During that 31-game stretch, Graham rarely was targeted by Wilson, leading to criticism of both Pete Carroll and offensive coordinator Darrell Bevell: They either didn’t know how to utilize Graham’s skills or simply didn’t care to try, so bent were they establishing a running game without Marshawn Lynch.
Critics even suggested that Graham’s acquisition from New Orleans for C Max Unger in 2015 was a bust, and that the Seahawks should trade him for anything they could get. That talk reached a crescendo in the days before the NFL trade deadline in October, which just about coincides with Wilson/Graham going off.

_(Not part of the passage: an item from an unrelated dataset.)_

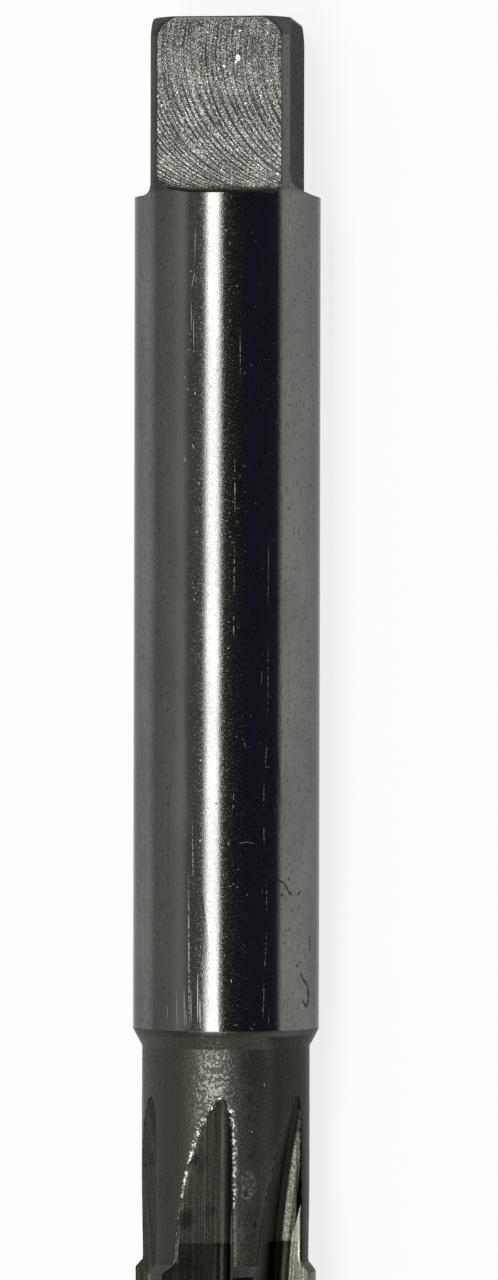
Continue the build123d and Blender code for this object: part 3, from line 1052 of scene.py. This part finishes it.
def milled_finish(looks, sizes):
    """The square's flats, with the arcs that the end mill left.

    The mill's rim passed each point of a flat when its centre was across plus the root of its radius
    squared less the height below its middle squared. Noise on that number, drawn out along the arcs, makes
    fine ridges, and an uneven wave on it makes the deeper cuts. A grain breaks them into sparks, which are
    partly that grain and partly painted glints, and a few brighter dots are painted glints.
    Dirt has darkened the corner at the foot, and a painted shade darkens the flats that point down.
    """
    material, steel = new_finish("milled_flats")
    steel.shader(Specular_Tint=(0.05, 0.05, 0.05, 1.0))
    place, chart = steel.place(), steel.chart()
    across, along, _ = steel.parts(chart)
    radius = sizes.mill_diameter / 2 / MM
    height = steel.maths("MODULO", along, CHART_STEP)
    below = steel.less(radius, height)
    inside = steel.less(radius * radius, steel.times(below, below))
    centre = steel.plus(across, steel.maths("SQRT", steel.most(inside, 0.01)))
    arcs = steel.add("CombineXYZ", {0: centre, 1: steel.less(along, across), 2: ARCS_LAYER})
    uneven = steel.noise(arcs, (0.9, 0.05, 1.0))
    passes = steel.maths("SINE", steel.times(steel.plus(centre, uneven), CUTS_RATE))
    fine_ridges = steel.noise(arcs, (8.0, 0.22, 1.0), roughness=0.6)
    grain = steel.noise(place, 14.0, roughness=0.6)
    breaks = steel.noise(place, 4.0, detail=1.0)
    clouds = steel.noise(place, 0.8, detail=3.0)
    tints = steel.noise(place, 6.0, detail=0.0)
    cuts = steel.times(steel.between(passes, 0.40, 0.85), steel.between(breaks, 0.27, 0.42),
                       steel.between(height, 3.5, 6.5, 0.95, 0.4))
    lines = steel.most(cuts, steel.between(fine_ridges, 0.46, 0.34, 0.0, 0.7))
    sparks = steel.between(grain, 0.45, 0.64)
    glints = steel.between(steel.noise(place, 11.0, detail=0.0), 0.72, 0.84)
    dirt = steel.between(height, 0.42, 0.16)
    # Painted shade: the more a flat points down, the darker it is made
    down = steel.side(place, LOW_SIDE)
    underside_shade = steel.plus(steel.between(down, 0.0, 0.5, 0.0, 0.40), steel.between(down, 0.6, 3.6, 0.0, 0.28))
    dent = steel.marks(chart, FLAT_DENTS)
    stain = steel.times(steel.marks(chart, FLAT_STAINS), steel.between(grain, 0.64, 0.50))

    warm, cool = toned(looks.milled, (2.30, 2.30, 2.05)), toned(looks.milled, (2.05, 2.10, 2.35))
    light = steel.blend(steel.between(tints, 0.42, 0.58), warm, cool)
    # The sparks are partly the grain and partly painted glints, and the glints are painted glints
    sparked = steel.blend(sparks, toned(looks.milled, 0.40), light)
    lined = steel.layered(sparked, (glints, 0.9, GLINT), (lines, 0.90, toned(looks.milled, 0.10)))
    clouded = steel.scaled(lined, steel.between(clouds, 0.35, 0.65, 0.80, 1.15))
    shaded = steel.scaled(clouded, steel.between(height, 2.0, 8.0, 1.20, 0.84))
    # Painted shade on the flats that point down
    underside_shaded = steel.dimmed(shaded, underside_shade, 1.0)
    colour = steel.layered(
        underside_shaded, (stain, 0.9, STAIN_ON_FLAT), (dirt, 0.85, DIRT_AT_FOOT), (dent, 1.0, DENT))
    rough = steel.plus(steel.times(sparks, 0.08), 0.22, steel.times(dirt, 0.15))
    relief = steel.plus(fine_ridges, steel.times(grain, 0.8), steel.times(cuts, -0.4))
    steel.shader(Base_Color=colour, Roughness=rough, Normal=steel.bump(relief, 0.030))
    return material


def turned_finish(looks):
    """Bevels, steps, end faces and centre holes: turned and left dull, with faint rings round the axis."""
    material, steel = new_finish("turned_bevels")
    place = steel.place()
    from_axis = steel.vectors("LENGTH", steel.vectors("MULTIPLY", place, (1.0, 0.0, 1.0)), output="Value")
    profile = steel.add("CombineXYZ", {0: from_axis, 1: steel.parts(place)[1]})
    lines = steel.noise(profile, (9.0, 9.0, 1.0), detail=3.0)
    grain = steel.noise(place, 10.0, detail=3.0, roughness=0.6)
    stain = steel.between(steel.noise(place, 1.3, detail=4.0), 0.46, 0.64)
    specks = steel.between(grain, 0.55, 0.68)

    dark, light = toned(looks.turned, 0.88), toned(looks.turned, 1.12)
    lined = steel.blend(steel.between(lines, 0.35, 0.65), dark, light)
    colour = steel.layered(lined, (specks, 0.6, toned(looks.turned, 1.9)), (stain, 0.3, STAIN_ON_BEVEL))
    rough = steel.between(grain, 0.3, 0.7, 0.26, 0.40)
    relief = steel.plus(steel.times(lines, 0.5), grain)
    steel.shader(Base_Color=colour, Roughness=rough, Normal=steel.bump(relief, 0.012))
    return material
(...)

Graham’s nine red zone touchdowns (seven inside the 10-yard line) lead the NFL by two over Philadelphia TE Zach Ertz. If Graham ultimately leads the league in red zone TDs, he would become only the second tight end in the past 25 years to do that twice. Graham also led with 11 in 2013 while with the Saints. New England’s Rob Gronkowski led in 2010 and 2011.
Even if Graham doesn’t lead the league, he has a solid chance to accomplish a feat no other tight end in the Super Bowl era, including Gronkowski, has managed: Twice reach double figures in red zone touchdowns.
These are the most in a season by a tight end since the NFL-AFL merger in 1970 (RZ TD=red zone touchdowns):
|2004||Antonio Gates||Chargers||12||8 Pro Bowls, 3-time first team All-Pro|
|2011||R. Gronkowski||Patriots||12||Led NFL with 17 touchdowns|
|2009||V. Shiancoe||Vikings||11||Had 9-year career with Giants, Vikes|
|2013||Jimmy Graham||Saints||11||Scored NFL-high 16 TDs|
|2015||Tyler Eifert||Bengals||11||Never more than 2 in any other year|
|2015||Jordan Reed||Redskins||10||Spent time at both TE and wide receiver|
Graham’s nine are also the most in a season by a Seattle tight end, with four games remaining. John Carlson (2009) had seven. Graham’s six last year rank third.
Wilson No. 1 on this list
In addition to hitting Graham with an 11-yard TD pass in the first quarter Sunday night, Wilson threw a one-yard TD to Tyler Lockett and a 15-yard TD to J.D. McKissic. The three touchdown passes helped tie Atlanta’s Matt Ryan for third on the list of most passing TDs in the first six seasons of a quarterback’s career.
Ryan had 153 between 2009-13. Wilson has four games remaining in his sixth season. It’s highly unlikely that Wilson will catch No. 2 Peyton Manning, who had 167 TDs. No way will he approach Dan Marino, who tossed 196.
Wilson already is the leader in another, and perhaps more impressive, category: Most games with three or more touchdown passes and no interceptions in the first six years. Wilson has 16 such games, including Sunday night vs. the Eagles. The list:
|2012-17||Russell Wilson||Seahawks||16||5 TDs, 0 INTs vs. Pit, Nov. 29, 2015|
|1983-88||Dan Marino||Dolphins||14||5 TDs, 0 INTs vs. Was, Sept. 2, 1984|
|1992-96||Brett Favre||Packers||12||5 TDs, 0 INTs vs. Chi, Nov. 12, 1995|
|2000-04||D. Culpepper||Vikings||11||5 TDs, 0 INTs vs. Dallas, Sept. 12, 2004|
|2001-05||Tom Brady||Patriots||11||4 TDs, 0 INTs in 3 games|
|2009-13||Matt Ryan||Falcons||11||4 TDs, 0 INTs in 2 games|
Wilson’s pass to McKissic with 7:29 remaining to play pushed his fourth-quarter total this season to 15 against one interception. Wilson’s 15 last-period TDs are tied for first in NFL history with Eli Manning, who had 15 for the 2011 New York Giants (also six interceptions).
Wilson’s fourth-quarter passer rating this year is 134.1. Only two other quarterbacks have final-period ratings above 100: Drew Brees, 119.5, and Ryan, 100.1.
And finally, the ultimate illustration that the run-first era in Seattle is over: Wilson leads the NFL with 442 pass attempts (four more than Tom Brady’s 438). No Seahawk has led the NFL in that category since Jim Zorn had 439 attempts in 1976, the first year of the franchise.